Tuesday, July 05, 2005

The jogging has begun.

The last days I am doing Bishop-jogging.
That works as follows:
I let the computer play against itself.
I can adjust the time between two moves.
With every move of white I scan the rakes that are coming out of whites Bishops.
With every move of black I scan the rakes that are coming out of blacks Bishops.
The scan is a combination of an X-ray scan and a real scan. I will post later to explain this.

I have jogged for about 3 hours now.
The time I need for the scan of 1 Bishop is diminished from 30 seconds per ply to 10 seconds per ply, and is still dropping.
What is even important, is that it starts to consume less energy.
So this is a hopeful development.

Basically you can look at the scans as extended microdrills on a crowded board.
A blunderscan and a scan for tactical shots is broken down into its compounding parts.
These parts are trained seperate. In the hope that a total scan can be done at a glance or two in the end.
The idea is that this total scan will trigger my pattern recognition, when there are possibilities for tactics in the position. In this way I hope to integrate my pattern recognition into my OTB play.

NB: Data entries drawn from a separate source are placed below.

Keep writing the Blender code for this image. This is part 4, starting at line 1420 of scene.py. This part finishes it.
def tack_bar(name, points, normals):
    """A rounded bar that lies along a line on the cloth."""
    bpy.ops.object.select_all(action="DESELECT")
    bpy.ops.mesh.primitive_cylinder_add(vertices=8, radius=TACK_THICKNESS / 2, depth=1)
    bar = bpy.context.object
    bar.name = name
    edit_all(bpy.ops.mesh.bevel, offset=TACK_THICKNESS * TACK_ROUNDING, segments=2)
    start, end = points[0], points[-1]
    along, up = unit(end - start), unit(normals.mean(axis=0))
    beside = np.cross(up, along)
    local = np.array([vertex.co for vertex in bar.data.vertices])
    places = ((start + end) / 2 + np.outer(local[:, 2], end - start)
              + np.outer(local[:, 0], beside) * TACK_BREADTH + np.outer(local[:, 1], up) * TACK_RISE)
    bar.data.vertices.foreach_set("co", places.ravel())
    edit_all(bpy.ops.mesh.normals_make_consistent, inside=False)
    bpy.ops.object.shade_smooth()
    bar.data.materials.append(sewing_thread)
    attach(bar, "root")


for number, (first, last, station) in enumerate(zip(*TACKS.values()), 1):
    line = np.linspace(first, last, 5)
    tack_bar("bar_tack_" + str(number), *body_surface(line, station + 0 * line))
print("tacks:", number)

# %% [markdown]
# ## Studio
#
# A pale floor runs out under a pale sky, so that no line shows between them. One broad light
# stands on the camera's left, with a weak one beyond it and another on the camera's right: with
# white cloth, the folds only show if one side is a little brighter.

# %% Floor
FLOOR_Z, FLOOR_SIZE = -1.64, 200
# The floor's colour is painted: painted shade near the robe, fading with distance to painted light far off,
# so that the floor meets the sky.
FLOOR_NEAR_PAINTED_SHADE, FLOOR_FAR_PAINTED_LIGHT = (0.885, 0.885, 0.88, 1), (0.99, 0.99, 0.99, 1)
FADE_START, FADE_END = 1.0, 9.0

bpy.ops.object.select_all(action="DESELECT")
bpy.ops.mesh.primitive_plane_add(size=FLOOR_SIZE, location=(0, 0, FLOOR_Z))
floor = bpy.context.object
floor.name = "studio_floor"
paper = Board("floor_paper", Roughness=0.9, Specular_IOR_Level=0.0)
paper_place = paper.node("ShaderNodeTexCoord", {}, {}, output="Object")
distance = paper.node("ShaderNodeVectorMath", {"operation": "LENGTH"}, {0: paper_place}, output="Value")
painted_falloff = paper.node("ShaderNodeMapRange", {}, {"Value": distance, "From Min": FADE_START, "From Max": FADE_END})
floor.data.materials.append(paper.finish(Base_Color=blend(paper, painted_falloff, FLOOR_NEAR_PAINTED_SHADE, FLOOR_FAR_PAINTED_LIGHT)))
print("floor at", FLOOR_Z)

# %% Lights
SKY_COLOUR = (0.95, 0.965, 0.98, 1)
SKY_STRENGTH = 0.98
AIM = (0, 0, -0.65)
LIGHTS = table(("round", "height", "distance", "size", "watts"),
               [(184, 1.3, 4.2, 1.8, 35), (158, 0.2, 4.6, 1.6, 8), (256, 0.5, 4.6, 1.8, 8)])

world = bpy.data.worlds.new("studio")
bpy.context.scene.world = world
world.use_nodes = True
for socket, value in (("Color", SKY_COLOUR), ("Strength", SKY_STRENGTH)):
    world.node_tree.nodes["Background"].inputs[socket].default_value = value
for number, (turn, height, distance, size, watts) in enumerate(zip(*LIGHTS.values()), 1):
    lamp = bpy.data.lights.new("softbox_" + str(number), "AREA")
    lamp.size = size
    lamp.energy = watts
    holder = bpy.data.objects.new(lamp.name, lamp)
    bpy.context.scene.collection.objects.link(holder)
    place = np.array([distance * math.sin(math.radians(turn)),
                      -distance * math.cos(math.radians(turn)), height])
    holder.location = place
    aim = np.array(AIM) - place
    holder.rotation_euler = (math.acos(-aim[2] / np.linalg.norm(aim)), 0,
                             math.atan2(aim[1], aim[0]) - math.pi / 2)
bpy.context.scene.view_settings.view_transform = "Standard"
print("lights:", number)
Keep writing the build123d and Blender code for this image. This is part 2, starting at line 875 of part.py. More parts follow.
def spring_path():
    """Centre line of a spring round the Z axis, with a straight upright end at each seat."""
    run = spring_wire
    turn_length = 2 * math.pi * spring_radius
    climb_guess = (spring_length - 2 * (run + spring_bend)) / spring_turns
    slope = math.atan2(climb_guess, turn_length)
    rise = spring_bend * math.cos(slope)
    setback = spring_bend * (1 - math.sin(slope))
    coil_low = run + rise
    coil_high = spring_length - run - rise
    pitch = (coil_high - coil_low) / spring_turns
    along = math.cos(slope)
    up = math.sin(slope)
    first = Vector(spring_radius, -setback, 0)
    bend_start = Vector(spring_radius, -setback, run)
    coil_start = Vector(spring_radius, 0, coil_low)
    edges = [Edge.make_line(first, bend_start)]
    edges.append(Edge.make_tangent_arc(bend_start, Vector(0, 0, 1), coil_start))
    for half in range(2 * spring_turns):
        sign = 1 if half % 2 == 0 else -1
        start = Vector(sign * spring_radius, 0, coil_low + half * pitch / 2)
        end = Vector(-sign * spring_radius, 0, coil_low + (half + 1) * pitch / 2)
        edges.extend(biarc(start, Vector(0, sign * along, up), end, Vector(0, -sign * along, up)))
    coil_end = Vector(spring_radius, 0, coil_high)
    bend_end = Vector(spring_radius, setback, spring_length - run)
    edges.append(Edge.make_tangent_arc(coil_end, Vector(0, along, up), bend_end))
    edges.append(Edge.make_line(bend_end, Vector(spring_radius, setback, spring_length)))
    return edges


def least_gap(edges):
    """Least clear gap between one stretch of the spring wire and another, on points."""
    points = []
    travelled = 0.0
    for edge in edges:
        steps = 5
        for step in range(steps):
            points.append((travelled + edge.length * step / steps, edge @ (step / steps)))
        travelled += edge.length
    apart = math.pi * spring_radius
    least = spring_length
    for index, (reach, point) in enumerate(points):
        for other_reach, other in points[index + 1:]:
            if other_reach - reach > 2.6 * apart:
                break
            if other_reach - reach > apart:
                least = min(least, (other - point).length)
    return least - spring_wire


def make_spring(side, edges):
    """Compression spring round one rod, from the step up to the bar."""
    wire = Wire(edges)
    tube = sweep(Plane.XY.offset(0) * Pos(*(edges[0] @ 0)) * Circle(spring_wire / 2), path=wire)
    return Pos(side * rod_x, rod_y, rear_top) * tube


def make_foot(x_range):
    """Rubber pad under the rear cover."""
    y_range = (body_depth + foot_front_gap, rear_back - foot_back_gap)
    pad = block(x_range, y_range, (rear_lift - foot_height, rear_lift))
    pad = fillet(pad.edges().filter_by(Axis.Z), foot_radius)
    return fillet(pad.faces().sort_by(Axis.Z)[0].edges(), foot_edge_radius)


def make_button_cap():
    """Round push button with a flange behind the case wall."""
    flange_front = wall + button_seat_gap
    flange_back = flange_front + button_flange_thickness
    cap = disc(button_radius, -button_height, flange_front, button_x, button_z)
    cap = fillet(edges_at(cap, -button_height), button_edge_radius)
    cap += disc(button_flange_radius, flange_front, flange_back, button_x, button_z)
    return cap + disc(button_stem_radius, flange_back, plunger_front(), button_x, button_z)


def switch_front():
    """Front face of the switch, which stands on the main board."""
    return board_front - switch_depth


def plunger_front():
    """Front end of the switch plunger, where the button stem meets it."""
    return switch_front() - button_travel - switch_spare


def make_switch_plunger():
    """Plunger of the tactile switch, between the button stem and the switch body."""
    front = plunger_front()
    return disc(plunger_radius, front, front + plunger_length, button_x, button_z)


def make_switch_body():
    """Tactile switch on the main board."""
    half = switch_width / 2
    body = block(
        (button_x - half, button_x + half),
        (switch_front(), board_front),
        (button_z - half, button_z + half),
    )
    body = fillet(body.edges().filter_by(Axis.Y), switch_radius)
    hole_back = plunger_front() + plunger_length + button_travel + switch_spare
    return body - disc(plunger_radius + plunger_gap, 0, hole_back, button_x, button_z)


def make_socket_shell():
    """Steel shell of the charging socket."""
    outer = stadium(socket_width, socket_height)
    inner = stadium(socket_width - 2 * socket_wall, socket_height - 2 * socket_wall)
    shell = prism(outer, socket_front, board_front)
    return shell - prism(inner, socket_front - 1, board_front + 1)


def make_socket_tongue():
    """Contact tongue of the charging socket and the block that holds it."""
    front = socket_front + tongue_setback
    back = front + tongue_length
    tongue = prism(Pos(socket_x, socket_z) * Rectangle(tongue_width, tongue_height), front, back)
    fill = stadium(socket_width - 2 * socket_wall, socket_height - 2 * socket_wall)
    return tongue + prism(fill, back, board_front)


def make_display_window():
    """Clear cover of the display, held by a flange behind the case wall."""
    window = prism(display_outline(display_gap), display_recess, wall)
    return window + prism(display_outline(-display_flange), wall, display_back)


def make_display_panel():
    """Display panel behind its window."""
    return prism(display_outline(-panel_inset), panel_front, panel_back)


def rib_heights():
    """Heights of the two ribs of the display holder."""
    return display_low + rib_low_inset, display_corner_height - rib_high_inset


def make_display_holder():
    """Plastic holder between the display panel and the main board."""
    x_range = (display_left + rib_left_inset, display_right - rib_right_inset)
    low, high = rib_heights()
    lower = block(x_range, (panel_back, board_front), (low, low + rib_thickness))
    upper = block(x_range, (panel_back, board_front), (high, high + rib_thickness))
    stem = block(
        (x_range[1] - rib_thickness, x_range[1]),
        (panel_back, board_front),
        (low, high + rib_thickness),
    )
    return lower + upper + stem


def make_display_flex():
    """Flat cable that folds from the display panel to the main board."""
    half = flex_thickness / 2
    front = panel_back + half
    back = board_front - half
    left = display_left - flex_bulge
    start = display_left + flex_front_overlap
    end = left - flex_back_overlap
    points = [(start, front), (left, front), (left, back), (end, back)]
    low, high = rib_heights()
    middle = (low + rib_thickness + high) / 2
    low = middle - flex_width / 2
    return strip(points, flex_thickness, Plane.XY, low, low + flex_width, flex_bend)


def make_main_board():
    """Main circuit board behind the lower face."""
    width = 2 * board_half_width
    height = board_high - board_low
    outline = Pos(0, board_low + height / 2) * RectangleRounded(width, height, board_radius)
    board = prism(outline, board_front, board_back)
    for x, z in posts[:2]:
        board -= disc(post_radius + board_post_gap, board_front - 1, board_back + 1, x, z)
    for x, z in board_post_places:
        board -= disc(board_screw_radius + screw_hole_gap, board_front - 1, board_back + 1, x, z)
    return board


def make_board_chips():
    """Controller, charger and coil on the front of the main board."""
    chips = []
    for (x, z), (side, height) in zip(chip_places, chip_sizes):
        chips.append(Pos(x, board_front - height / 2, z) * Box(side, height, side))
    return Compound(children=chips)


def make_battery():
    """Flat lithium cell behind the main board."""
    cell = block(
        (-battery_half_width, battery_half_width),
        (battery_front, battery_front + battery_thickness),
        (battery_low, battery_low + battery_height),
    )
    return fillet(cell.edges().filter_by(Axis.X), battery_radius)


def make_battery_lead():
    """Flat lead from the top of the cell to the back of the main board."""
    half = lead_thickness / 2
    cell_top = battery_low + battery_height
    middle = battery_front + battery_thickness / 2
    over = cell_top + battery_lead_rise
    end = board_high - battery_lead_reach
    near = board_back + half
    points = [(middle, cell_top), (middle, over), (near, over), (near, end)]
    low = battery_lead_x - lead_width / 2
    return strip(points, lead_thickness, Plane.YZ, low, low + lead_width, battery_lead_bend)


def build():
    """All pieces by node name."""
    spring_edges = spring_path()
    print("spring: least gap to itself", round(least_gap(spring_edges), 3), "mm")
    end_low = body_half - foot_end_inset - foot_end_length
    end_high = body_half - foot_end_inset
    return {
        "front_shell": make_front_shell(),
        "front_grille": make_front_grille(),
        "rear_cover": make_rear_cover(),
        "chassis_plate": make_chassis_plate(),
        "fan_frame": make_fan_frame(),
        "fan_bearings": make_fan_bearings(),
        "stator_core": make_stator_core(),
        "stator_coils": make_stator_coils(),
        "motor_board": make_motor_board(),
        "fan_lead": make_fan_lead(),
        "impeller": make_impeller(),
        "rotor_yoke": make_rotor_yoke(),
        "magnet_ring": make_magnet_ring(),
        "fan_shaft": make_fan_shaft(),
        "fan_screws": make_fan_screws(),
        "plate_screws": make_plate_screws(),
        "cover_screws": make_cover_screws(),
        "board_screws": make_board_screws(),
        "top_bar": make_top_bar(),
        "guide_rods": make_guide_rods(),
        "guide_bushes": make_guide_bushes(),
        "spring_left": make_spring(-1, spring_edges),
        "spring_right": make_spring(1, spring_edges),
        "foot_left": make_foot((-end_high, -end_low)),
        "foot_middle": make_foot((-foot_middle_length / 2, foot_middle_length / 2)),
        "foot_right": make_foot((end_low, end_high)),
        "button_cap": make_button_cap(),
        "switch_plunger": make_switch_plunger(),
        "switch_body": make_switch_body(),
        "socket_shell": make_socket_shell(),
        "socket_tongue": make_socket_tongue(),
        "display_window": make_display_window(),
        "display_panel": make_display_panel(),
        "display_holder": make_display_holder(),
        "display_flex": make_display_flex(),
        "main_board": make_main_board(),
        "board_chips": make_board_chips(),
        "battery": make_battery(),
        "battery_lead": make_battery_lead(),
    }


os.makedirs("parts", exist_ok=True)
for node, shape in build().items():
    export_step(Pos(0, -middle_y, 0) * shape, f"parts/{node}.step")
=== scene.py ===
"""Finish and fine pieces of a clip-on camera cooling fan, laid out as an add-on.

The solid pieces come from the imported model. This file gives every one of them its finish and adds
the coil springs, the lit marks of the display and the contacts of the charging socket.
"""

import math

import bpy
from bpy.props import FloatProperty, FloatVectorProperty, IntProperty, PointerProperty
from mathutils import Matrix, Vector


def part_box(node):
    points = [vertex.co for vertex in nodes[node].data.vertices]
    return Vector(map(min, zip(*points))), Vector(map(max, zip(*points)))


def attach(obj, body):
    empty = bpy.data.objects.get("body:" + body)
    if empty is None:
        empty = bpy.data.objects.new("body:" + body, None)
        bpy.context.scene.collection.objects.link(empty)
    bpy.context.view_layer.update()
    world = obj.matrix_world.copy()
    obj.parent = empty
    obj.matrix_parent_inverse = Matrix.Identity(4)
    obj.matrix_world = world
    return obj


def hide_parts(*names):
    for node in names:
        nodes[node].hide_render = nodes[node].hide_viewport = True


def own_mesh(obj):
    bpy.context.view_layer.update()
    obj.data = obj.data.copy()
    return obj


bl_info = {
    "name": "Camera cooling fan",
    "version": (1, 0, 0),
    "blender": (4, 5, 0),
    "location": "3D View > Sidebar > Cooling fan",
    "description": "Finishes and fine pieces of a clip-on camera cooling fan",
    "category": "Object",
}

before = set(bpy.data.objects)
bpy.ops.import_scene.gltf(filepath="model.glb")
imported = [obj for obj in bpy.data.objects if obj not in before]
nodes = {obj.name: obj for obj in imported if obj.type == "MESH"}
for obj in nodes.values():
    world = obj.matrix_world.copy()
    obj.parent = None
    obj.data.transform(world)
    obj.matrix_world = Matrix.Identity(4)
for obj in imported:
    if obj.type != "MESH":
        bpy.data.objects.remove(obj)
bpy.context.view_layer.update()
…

What scans do I have to train?
1. Bishops.
2. Rooks. Out of the rooks come the same sort of rakes as the Bishops.
3. Queen. This is more difficult than I thought first.
It is compounded of:
  • A Rook scan (rake).
  • A Bishop scan (rake under 45 degrees).
  • First a Rook-move then a Bishop-move.
  • First a Bishop-move then a Rook-move.
4. Knights. The Knight-scan is still under construction.
5. A targets scan. See Mousetrappers blog for an explanation.

My tounaments start july 16th, so I have some time to excersise still.
After the last tourney we will know if we have found the missing link or that another experiment has failed.


  1. You know even if this does not work on your next tournament - it maybe better if you dont drop it too easily.. Maybe it will take some time before your brain fully grasps what you are trying to teach it.. so maybe give it a few months(?)

  2. Hm, my jogging speed seems to be much faster than yours. For K, R and B I need roughly 1 second, for N 2 seconds and for Q 3 seconds. As far as I understand you do 2 move scans, whereas I only do scans for 1 move. The reason of this is to avoid being lost in a huge number of squares that have no value. If a target is found then it is very useful to look for Knight, Bishop, Rook or Queen paths to attack it. I fear that path finding without a target is too much time consuming. So my strategy is as follows: On opponent's clock do a careful target scan, this may take one or more minutes. Keep book of the targets. When the opponent has moved, do a very quick 1-move scan from the new position of the piece. If this interferes with one of the targets, then you have got a threat. This should avoid most of the stupid blunders that are the main cause of losses on our level.

  3. Mouse, that's correct I do a two move scan. In doing so I noticed that there is only a limited amount of rakes. So I'm confident when all the rakes are stored in my system, the scantime will drop to < 2 seconds for a bishop. I'm already on 7 seconds now.

    I'm going to implement the target scan too, so my approach will be from two sides.
    Since it's an experiment, the approach can differ overtime.

    Your idea for jogging is brilliant.